- _PROVIDED MATERIAL_
══════════════════════════════
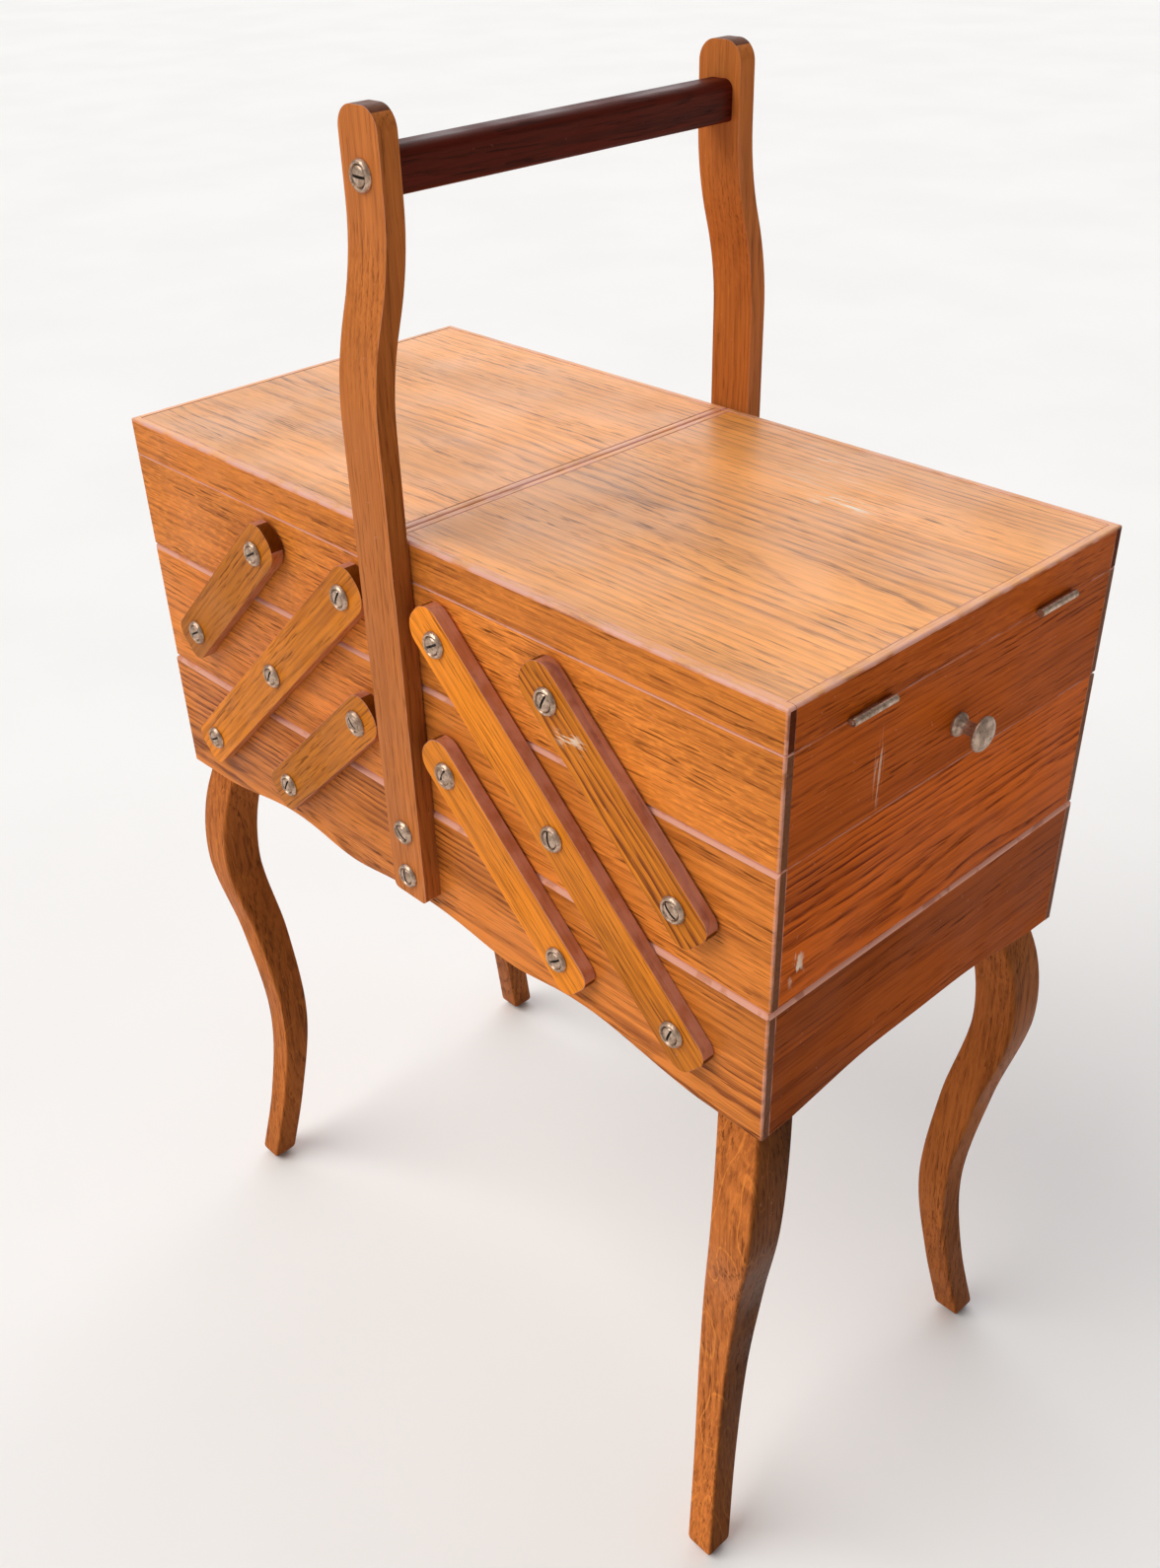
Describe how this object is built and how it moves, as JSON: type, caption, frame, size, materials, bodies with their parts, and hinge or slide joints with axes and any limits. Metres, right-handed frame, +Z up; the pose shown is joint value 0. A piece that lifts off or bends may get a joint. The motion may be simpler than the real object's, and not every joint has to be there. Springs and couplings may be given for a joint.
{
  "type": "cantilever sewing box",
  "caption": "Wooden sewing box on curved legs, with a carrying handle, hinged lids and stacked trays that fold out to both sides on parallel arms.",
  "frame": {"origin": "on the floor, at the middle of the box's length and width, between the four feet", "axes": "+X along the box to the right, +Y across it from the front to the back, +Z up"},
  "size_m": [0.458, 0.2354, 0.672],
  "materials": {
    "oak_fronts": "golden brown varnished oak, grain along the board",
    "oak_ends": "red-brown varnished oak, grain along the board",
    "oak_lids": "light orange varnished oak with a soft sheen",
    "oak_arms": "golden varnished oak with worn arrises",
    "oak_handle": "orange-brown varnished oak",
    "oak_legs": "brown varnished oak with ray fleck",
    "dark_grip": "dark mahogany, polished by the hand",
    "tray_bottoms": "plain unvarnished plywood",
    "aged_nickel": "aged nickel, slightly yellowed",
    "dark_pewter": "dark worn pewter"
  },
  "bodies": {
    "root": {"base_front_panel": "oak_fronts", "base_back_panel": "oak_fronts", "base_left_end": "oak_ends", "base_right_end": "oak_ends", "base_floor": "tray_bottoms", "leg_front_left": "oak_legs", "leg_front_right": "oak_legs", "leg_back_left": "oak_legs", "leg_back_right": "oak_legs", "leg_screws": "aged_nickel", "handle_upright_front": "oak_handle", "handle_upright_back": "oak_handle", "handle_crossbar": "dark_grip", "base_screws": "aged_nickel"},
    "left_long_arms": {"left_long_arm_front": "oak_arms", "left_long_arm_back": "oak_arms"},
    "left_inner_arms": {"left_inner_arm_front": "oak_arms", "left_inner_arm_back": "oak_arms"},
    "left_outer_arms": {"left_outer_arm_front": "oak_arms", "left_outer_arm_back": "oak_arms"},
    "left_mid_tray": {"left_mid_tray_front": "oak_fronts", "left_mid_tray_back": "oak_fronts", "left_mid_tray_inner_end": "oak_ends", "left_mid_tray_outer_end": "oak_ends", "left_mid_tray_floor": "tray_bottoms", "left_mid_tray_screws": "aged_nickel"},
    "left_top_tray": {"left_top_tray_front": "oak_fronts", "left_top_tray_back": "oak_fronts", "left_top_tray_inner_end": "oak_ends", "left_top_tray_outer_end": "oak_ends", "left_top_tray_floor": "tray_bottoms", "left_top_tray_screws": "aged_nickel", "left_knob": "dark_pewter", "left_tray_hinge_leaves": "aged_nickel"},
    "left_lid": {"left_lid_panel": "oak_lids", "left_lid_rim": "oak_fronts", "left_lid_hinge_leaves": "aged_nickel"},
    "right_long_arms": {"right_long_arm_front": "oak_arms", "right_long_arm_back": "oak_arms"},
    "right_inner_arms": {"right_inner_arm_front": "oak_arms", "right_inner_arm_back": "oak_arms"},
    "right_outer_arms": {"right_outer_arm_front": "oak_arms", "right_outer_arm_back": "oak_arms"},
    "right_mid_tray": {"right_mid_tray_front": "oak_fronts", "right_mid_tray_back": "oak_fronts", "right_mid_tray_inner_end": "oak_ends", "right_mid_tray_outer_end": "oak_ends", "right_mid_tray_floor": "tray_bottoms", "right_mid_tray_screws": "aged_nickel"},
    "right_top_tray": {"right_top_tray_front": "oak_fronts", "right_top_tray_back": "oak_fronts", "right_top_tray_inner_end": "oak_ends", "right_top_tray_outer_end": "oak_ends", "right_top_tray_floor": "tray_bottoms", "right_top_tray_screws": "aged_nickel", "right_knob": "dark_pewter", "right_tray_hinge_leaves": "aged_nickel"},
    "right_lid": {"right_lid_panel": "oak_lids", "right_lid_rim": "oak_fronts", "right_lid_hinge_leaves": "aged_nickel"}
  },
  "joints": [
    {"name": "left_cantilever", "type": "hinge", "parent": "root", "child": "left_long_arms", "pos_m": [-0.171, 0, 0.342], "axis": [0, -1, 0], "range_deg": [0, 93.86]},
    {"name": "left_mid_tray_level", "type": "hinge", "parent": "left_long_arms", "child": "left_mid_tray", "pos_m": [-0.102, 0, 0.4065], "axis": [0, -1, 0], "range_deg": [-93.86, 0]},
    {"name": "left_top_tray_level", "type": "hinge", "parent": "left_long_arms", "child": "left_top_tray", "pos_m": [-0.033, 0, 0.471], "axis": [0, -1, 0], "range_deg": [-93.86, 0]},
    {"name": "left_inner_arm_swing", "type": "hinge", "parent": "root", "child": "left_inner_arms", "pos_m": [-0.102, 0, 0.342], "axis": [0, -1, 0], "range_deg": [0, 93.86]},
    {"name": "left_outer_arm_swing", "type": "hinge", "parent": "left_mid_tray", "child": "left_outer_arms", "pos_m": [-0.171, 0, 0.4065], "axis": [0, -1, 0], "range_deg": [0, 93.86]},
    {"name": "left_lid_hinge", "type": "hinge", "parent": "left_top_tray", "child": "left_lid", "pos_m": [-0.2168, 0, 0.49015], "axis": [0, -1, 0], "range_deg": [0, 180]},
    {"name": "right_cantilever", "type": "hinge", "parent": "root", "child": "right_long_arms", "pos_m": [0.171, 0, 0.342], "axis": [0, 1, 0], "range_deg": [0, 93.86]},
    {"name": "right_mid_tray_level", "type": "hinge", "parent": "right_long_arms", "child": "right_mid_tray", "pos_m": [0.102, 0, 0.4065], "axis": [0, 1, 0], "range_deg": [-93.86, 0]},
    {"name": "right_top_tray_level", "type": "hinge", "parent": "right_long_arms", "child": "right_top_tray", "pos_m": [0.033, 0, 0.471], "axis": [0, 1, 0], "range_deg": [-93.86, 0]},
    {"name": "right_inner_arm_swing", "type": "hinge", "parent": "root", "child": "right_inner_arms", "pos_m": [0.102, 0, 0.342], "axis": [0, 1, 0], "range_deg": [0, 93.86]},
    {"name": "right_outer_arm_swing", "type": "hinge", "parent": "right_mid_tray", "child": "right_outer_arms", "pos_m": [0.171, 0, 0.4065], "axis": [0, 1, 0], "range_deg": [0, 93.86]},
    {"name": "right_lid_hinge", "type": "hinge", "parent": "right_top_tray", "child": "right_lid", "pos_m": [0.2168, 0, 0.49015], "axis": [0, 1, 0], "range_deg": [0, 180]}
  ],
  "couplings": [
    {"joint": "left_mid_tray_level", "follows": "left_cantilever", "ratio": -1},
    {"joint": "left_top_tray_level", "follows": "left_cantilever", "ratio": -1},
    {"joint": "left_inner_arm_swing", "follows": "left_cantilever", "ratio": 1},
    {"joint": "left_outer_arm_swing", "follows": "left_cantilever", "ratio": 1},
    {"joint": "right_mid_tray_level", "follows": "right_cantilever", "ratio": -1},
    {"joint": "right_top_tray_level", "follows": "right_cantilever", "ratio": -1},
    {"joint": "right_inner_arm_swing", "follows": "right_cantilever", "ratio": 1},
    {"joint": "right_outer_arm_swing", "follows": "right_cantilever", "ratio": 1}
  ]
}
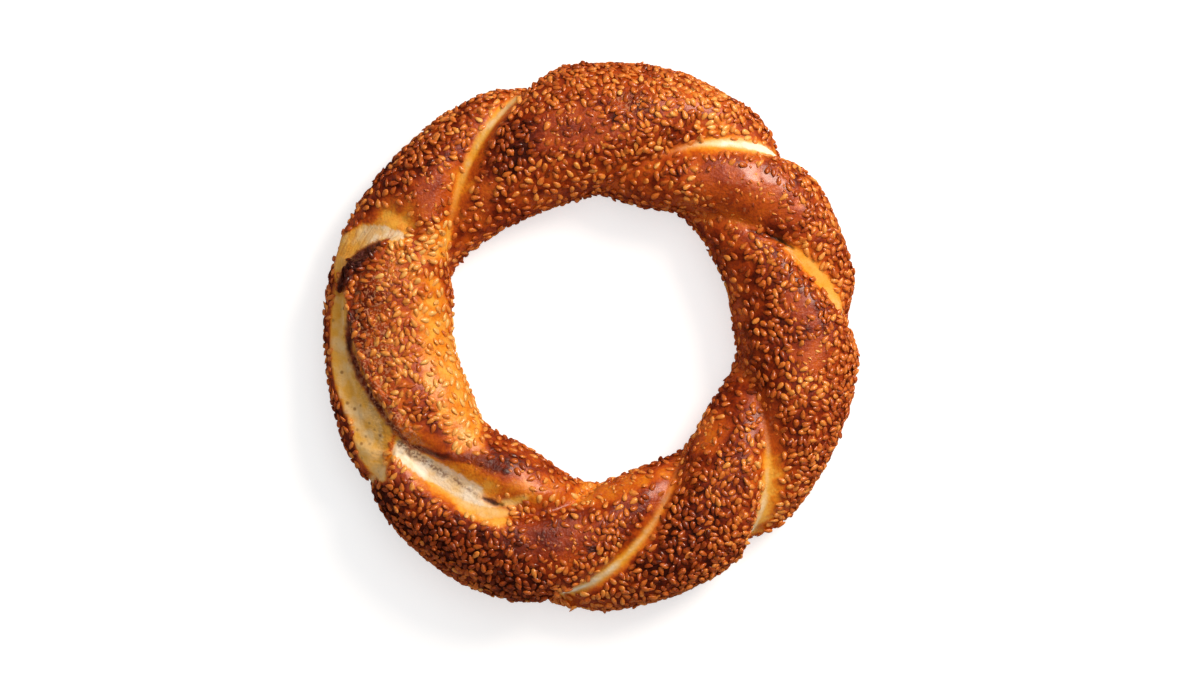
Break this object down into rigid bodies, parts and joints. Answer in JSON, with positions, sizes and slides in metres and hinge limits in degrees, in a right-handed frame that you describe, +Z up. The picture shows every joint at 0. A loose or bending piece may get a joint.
══════════════════════════════
- _WORK TO DO_
Each line must be given again exactly as written above.

- _IN RESPONSE_
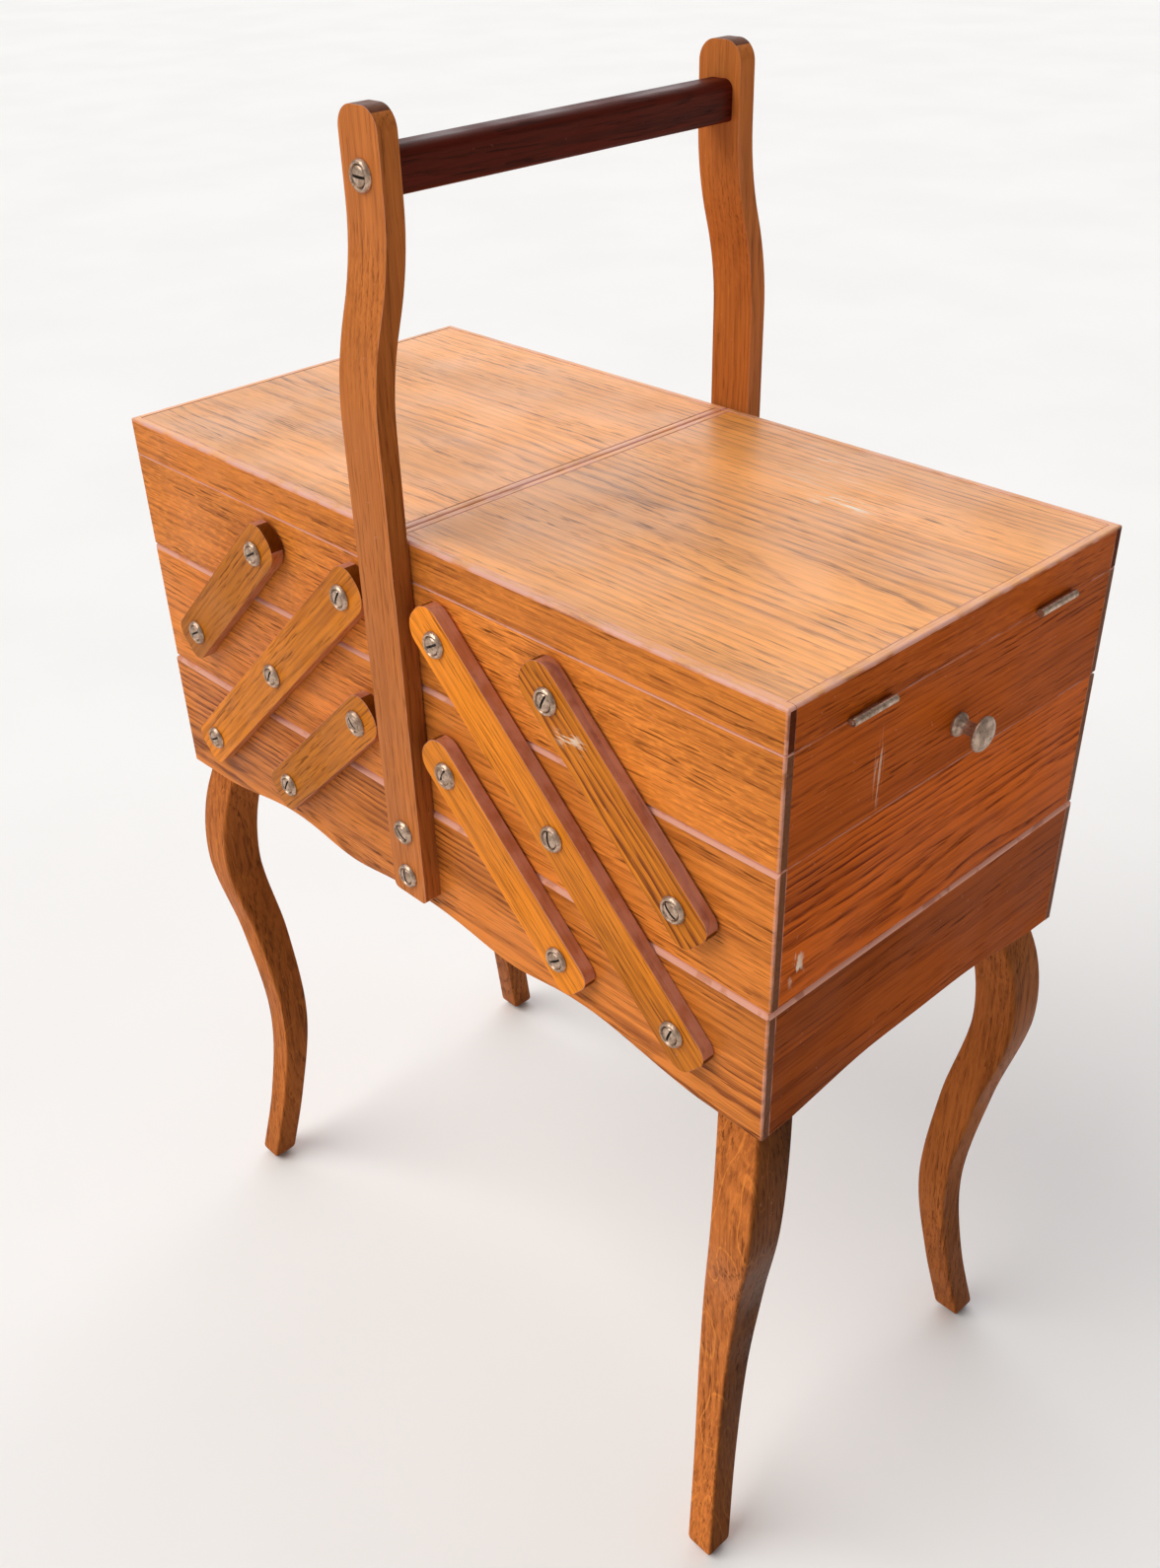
Describe how this object is built and how it moves, as JSON: type, caption, frame, size, materials, bodies with their parts, and hinge or slide joints with axes and any limits. Metres, right-handed frame, +Z up; the pose shown is joint value 0. A piece that lifts off or bends may get a joint. The motion may be simpler than the real object's, and not every joint has to be there. Springs and couplings may be given for a joint.
{
  "type": "cantilever sewing box",
  "caption": "Wooden sewing box on curved legs, with a carrying handle, hinged lids and stacked trays that fold out to both sides on parallel arms.",
  "frame": {"origin": "on the floor, at the middle of the box's length and width, between the four feet", "axes": "+X along the box to the right, +Y across it from the front to the back, +Z up"},
  "size_m": [0.458, 0.2354, 0.672],
  "materials": {
    "oak_fronts": "golden brown varnished oak, grain along the board",
    "oak_ends": "red-brown varnished oak, grain along the board",
    "oak_lids": "light orange varnished oak with a soft sheen",
    "oak_arms": "golden varnished oak with worn arrises",
    "oak_handle": "orange-brown varnished oak",
    "oak_legs": "brown varnished oak with ray fleck",
    "dark_grip": "dark mahogany, polished by the hand",
    "tray_bottoms": "plain unvarnished plywood",
    "aged_nickel": "aged nickel, slightly yellowed",
    "dark_pewter": "dark worn pewter"
  },
  "bodies": {
    "root": {"base_front_panel": "oak_fronts", "base_back_panel": "oak_fronts", "base_left_end": "oak_ends", "base_right_end": "oak_ends", "base_floor": "tray_bottoms", "leg_front_left": "oak_legs", "leg_front_right": "oak_legs", "leg_back_left": "oak_legs", "leg_back_right": "oak_legs", "leg_screws": "aged_nickel", "handle_upright_front": "oak_handle", "handle_upright_back": "oak_handle", "handle_crossbar": "dark_grip", "base_screws": "aged_nickel"},
    "left_long_arms": {"left_long_arm_front": "oak_arms", "left_long_arm_back": "oak_arms"},
    "left_inner_arms": {"left_inner_arm_front": "oak_arms", "left_inner_arm_back": "oak_arms"},
    "left_outer_arms": {"left_outer_arm_front": "oak_arms", "left_outer_arm_back": "oak_arms"},
    "left_mid_tray": {"left_mid_tray_front": "oak_fronts", "left_mid_tray_back": "oak_fronts", "left_mid_tray_inner_end": "oak_ends", "left_mid_tray_outer_end": "oak_ends", "left_mid_tray_floor": "tray_bottoms", "left_mid_tray_screws": "aged_nickel"},
    "left_top_tray": {"left_top_tray_front": "oak_fronts", "left_top_tray_back": "oak_fronts", "left_top_tray_inner_end": "oak_ends", "left_top_tray_outer_end": "oak_ends", "left_top_tray_floor": "tray_bottoms", "left_top_tray_screws": "aged_nickel", "left_knob": "dark_pewter", "left_tray_hinge_leaves": "aged_nickel"},
    "left_lid": {"left_lid_panel": "oak_lids", "left_lid_rim": "oak_fronts", "left_lid_hinge_leaves": "aged_nickel"},
    "right_long_arms": {"right_long_arm_front": "oak_arms", "right_long_arm_back": "oak_arms"},
    "right_inner_arms": {"right_inner_arm_front": "oak_arms", "right_inner_arm_back": "oak_arms"},
    "right_outer_arms": {"right_outer_arm_front": "oak_arms", "right_outer_arm_back": "oak_arms"},
    "right_mid_tray": {"right_mid_tray_front": "oak_fronts", "right_mid_tray_back": "oak_fronts", "right_mid_tray_inner_end": "oak_ends", "right_mid_tray_outer_end": "oak_ends", "right_mid_tray_floor": "tray_bottoms", "right_mid_tray_screws": "aged_nickel"},
    "right_top_tray": {"right_top_tray_front": "oak_fronts", "right_top_tray_back": "oak_fronts", "right_top_tray_inner_end": "oak_ends", "right_top_tray_outer_end": "oak_ends", "right_top_tray_floor": "tray_bottoms", "right_top_tray_screws": "aged_nickel", "right_knob": "dark_pewter", "right_tray_hinge_leaves": "aged_nickel"},
    "right_lid": {"right_lid_panel": "oak_lids", "right_lid_rim": "oak_fronts", "right_lid_hinge_leaves": "aged_nickel"}
  },
  "joints": [
    {"name": "left_cantilever", "type": "hinge", "parent": "root", "child": "left_long_arms", "pos_m": [-0.171, 0, 0.342], "axis": [0, -1, 0], "range_deg": [0, 93.86]},
    {"name": "left_mid_tray_level", "type": "hinge", "parent": "left_long_arms", "child": "left_mid_tray", "pos_m": [-0.102, 0, 0.4065], "axis": [0, -1, 0], "range_deg": [-93.86, 0]},
    {"name": "left_top_tray_level", "type": "hinge", "parent": "left_long_arms", "child": "left_top_tray", "pos_m": [-0.033, 0, 0.471], "axis": [0, -1, 0], "range_deg": [-93.86, 0]},
    {"name": "left_inner_arm_swing", "type": "hinge", "parent": "root", "child": "left_inner_arms", "pos_m": [-0.102, 0, 0.342], "axis": [0, -1, 0], "range_deg": [0, 93.86]},
    {"name": "left_outer_arm_swing", "type": "hinge", "parent": "left_mid_tray", "child": "left_outer_arms", "pos_m": [-0.171, 0, 0.4065], "axis": [0, -1, 0], "range_deg": [0, 93.86]},
    {"name": "left_lid_hinge", "type": "hinge", "parent": "left_top_tray", "child": "left_lid", "pos_m": [-0.2168, 0, 0.49015], "axis": [0, -1, 0], "range_deg": [0, 180]},
    {"name": "right_cantilever", "type": "hinge", "parent": "root", "child": "right_long_arms", "pos_m": [0.171, 0, 0.342], "axis": [0, 1, 0], "range_deg": [0, 93.86]},
    {"name": "right_mid_tray_level", "type": "hinge", "parent": "right_long_arms", "child": "right_mid_tray", "pos_m": [0.102, 0, 0.4065], "axis": [0, 1, 0], "range_deg": [-93.86, 0]},
    {"name": "right_top_tray_level", "type": "hinge", "parent": "right_long_arms", "child": "right_top_tray", "pos_m": [0.033, 0, 0.471], "axis": [0, 1, 0], "range_deg": [-93.86, 0]},
    {"name": "right_inner_arm_swing", "type": "hinge", "parent": "root", "child": "right_inner_arms", "pos_m": [0.102, 0, 0.342], "axis": [0, 1, 0], "range_deg": [0, 93.86]},
    {"name": "right_outer_arm_swing", "type": "hinge", "parent": "right_mid_tray", "child": "right_outer_arms", "pos_m": [0.171, 0, 0.4065], "axis": [0, 1, 0], "range_deg": [0, 93.86]},
    {"name": "right_lid_hinge", "type": "hinge", "parent": "right_top_tray", "child": "right_lid", "pos_m": [0.2168, 0, 0.49015], "axis": [0, 1, 0], "range_deg": [0, 180]}
  ],
  "couplings": [
    {"joint": "left_mid_tray_level", "follows": "left_cantilever", "ratio": -1},
    {"joint": "left_top_tray_level", "follows": "left_cantilever", "ratio": -1},
    {"joint": "left_inner_arm_swing", "follows": "left_cantilever", "ratio": 1},
    {"joint": "left_outer_arm_swing", "follows": "left_cantilever", "ratio": 1},
    {"joint": "right_mid_tray_level", "follows": "right_cantilever", "ratio": -1},
    {"joint": "right_top_tray_level", "follows": "right_cantilever", "ratio": -1},
    {"joint": "right_inner_arm_swing", "follows": "right_cantilever", "ratio": 1},
    {"joint": "right_outer_arm_swing", "follows": "right_cantilever", "ratio": 1}
  ]
}
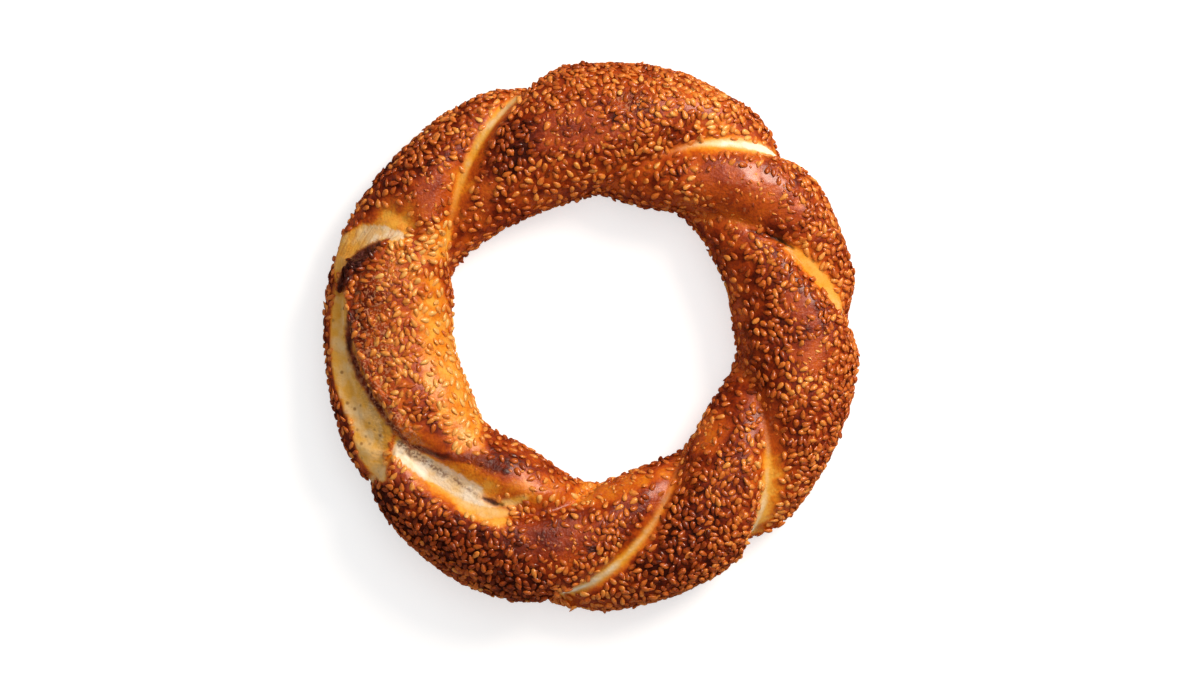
Break this object down into rigid bodies, parts and joints. Answer in JSON, with positions, sizes and slides in metres and hinge limits in degrees, in a right-handed frame that you describe, +Z up. The picture shows every joint at 0. A loose or bending piece may get a joint.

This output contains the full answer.